Don't forget to rate helpful posts.

thanks

hi,

you have to team the ports on the switch as well, as if you dont do that

a) the server would receive its own broadcasts and thus process needless traffic.

b) if spanning tree is enabled it would disable one port as the switch would receive the same mac address on two different ports.

HTH,

florian

hi,

thats exactly what i thought flokki123 but according to cadet_alain port channeling on the switch is nt needed. so now i am confused

Hi,

I'm not always right on all subjects but that was what the doc said :

"A team of adapters function as a single virtual network interface and does not appear any different to other network devices than a non-teamed adapter"

"For switch independent teaming modes, all physical adapters that make up a virtual adapter must use the unique MAC address assigned to them when transmitting data. That is, the frames that are sent by each of the physical adapters in the team must use a unique MAC address to be IEEE compliant"

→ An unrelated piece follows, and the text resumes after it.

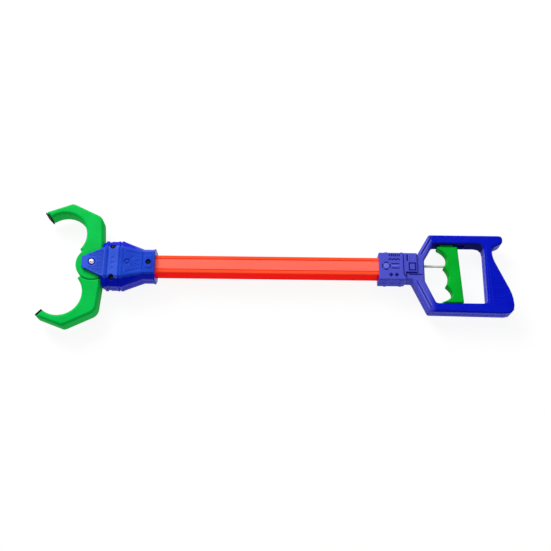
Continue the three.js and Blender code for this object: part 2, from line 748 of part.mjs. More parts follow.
addNode("upper_finger", finger(), MATERIALS.green);
addNode("upper_tip_pad", tipPad(), MATERIALS.rubber);
for (const [name, solid, material] of [
  ["lower_finger", finger(), MATERIALS.green],
  ["lower_tip_pad", tipPad(), MATERIALS.rubber],
]) {
  addNode(name, solid, material).rotation.x = Math.PI;
}

addNode("cam_slider", camSlider(), MATERIALS.nylon);
addNode(
  "cam_pin",
  pillar(PIN_X, 0, PIN_RADIUS, -SLIDER_HALF_DEPTH - 0.5, SLIDER_HALF_DEPTH + 0.5),
  MATERIALS.steel,
);
addNode("pull_rod", bar(ROD_Y, 0, ROD_RADIUS, ROD_START, ROD_END), MATERIALS.nylon);
addNode("spring_collar", springCollar(), MATERIALS.nylon);
addNode("return_spring", returnSpring(), MATERIALS.steel);

addNode("tube", tube(), MATERIALS.red);
addNode("tube_plug_head", tubePlug(TUBE_START + 1, 68, TUBE_SCREW_X, FRONT), MATERIALS.nylon);
addNode("tube_plug_handle", tubePlug(320, TUBE_END - 1, NECK_SCREW_X, BACK), MATERIALS.nylon);
addNode("tube_screw_head", screw(TUBE_SCREW_X, 0, TUBE_SCREW_SEAT_Z + GAP, 4), MATERIALS.blackSteel);
addNode("tube_screw_handle", screw(NECK_SCREW_X, 0, NECK_SCREW_SEAT_Z - GAP, -4), MATERIALS.steel);

addNode("handle_shell_front", handleShell(FRONT), MATERIALS.blue);
addNode("handle_shell_back", handleShell(BACK), MATERIALS.blue);
addNode("trigger", trigger(), MATERIALS.triggerGreen);
HANDLE_SCREWS.forEach(([x, y], i) => {
  addNode(`handle_screw_${i + 1}`, screw(x, y, HANDLE_SCREW_SEAT_Z - GAP, 5), MATERIALS.steel);
});

grabber.updateMatrixWorld(true);
const bounds = new THREE.Box3().setFromObject(grabber, true);
const middle = bounds.getCenter(new THREE.Vector3());
grabber.position.set(-middle.x, -middle.y, -bounds.min.z);

export default grabber;
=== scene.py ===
import json
import math

import bmesh
import bpy
import numpy as np
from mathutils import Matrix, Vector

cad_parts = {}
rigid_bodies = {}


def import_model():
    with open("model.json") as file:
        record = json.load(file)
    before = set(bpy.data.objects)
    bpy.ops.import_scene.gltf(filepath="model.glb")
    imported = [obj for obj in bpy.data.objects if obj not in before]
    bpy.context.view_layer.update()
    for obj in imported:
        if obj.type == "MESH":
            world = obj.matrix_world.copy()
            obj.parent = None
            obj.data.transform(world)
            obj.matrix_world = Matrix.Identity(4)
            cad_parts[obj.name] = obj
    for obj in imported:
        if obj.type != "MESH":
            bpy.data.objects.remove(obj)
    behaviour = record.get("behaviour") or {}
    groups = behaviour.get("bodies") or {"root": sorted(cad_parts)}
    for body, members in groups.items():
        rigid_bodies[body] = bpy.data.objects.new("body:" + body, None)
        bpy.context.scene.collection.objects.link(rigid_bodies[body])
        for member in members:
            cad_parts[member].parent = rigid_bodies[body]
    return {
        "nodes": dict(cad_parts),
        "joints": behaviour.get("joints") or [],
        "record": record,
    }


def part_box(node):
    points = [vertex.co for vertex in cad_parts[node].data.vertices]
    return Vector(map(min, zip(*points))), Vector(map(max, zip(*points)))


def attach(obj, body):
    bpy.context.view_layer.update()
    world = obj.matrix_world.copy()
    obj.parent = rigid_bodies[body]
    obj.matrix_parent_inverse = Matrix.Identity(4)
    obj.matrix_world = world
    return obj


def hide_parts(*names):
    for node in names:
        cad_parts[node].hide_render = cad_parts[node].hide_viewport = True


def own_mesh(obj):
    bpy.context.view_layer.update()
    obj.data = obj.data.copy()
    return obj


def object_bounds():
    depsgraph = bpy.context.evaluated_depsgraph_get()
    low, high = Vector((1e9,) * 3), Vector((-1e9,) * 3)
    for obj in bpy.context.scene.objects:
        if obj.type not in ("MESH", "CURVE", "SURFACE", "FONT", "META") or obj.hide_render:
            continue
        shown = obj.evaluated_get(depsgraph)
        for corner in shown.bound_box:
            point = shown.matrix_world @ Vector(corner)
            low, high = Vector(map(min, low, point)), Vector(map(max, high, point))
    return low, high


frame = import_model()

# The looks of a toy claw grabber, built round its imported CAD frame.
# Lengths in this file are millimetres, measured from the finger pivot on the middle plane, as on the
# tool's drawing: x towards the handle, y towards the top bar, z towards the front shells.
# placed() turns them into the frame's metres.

import openvdb
from mathutils import Matrix, Vector

CAD_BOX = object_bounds()
MM = 0.001
JOINTS = {joint["name"]: joint for joint in frame["joints"]}
PIVOT = Vector(JOINTS["upper_finger_pivot"]["pos_m"])
BODY_OF = {
    node: body for body, nodes in frame["record"]["behaviour"]["bodies"].items() for node in nodes
}
SLOT_OF = {row["node"]: row["material_slot"] for row in frame["record"]["subparts"]}
FRONT, BACK = 1, -1


def placed(x, y, z):
    """A drawing point, in millimetres from the pivot, as a point of the frame in metres."""
    return PIVOT + Vector((x, y, z)) * MM


def drawn(point):
    """A point of the frame, in metres, in millimetres from the pivot."""
    return (Vector(point) - PIVOT) / MM


# ---------------------------------------------------------------- camera

def make_camera():
    tilt = math.radians(19.8)       # off the tool's face, looking up from the bottom bar's side
    roll = math.radians(0.68)
    distance = 962.0
    aim = placed(203.9, -8.65, 0)
    data = bpy.data.cameras.new("camera")
    data.lens = 56.1
    data.sensor_width = 36.0
    data.clip_end = 20.0
    camera = bpy.data.objects.new("camera", data)
    bpy.context.scene.collection.objects.link(camera)
    backwards = Vector((0, -math.sin(tilt), math.cos(tilt)))
    camera.location = aim + backwards * distance * MM
    turn = backwards.to_track_quat("Z", "Y").to_matrix() @ Matrix.Rotation(roll, 3, "Z")
    camera.rotation_euler = turn.to_euler()
    bpy.context.scene.camera = camera


make_camera()


# ---------------------------------------------------------------- materials

def node_material(name):
    material = bpy.data.materials.new(name)
    material.use_nodes = True
    tree = material.node_tree
    tree.nodes.clear()
    output = tree.nodes.new("ShaderNodeOutputMaterial")
    shader = tree.nodes.new("ShaderNodeBsdfPrincipled")
    tree.links.new(shader.outputs["BSDF"], output.inputs["Surface"])
    return material, tree, shader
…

You should read the doc  and the decide which technique you want to implement depending on your needs.

Regards.

Alain.

Don't forget to rate helpful posts.

hi,

iam pretty sure that the broacast thing could be a problem, as if you use LACP based on SRC-addresses a broadcast paket is send via one link and the switch doesnt know that this link belongs to a team, so it will send the broadcast paket back to the server via the other link of the team. the server will drop the paket but still has to process some traffic.

with the stp thing iam not sure.

but i would recommand using teaming on both sides, server and switch, so you wont have any problems and the load-balancing will work in both directions.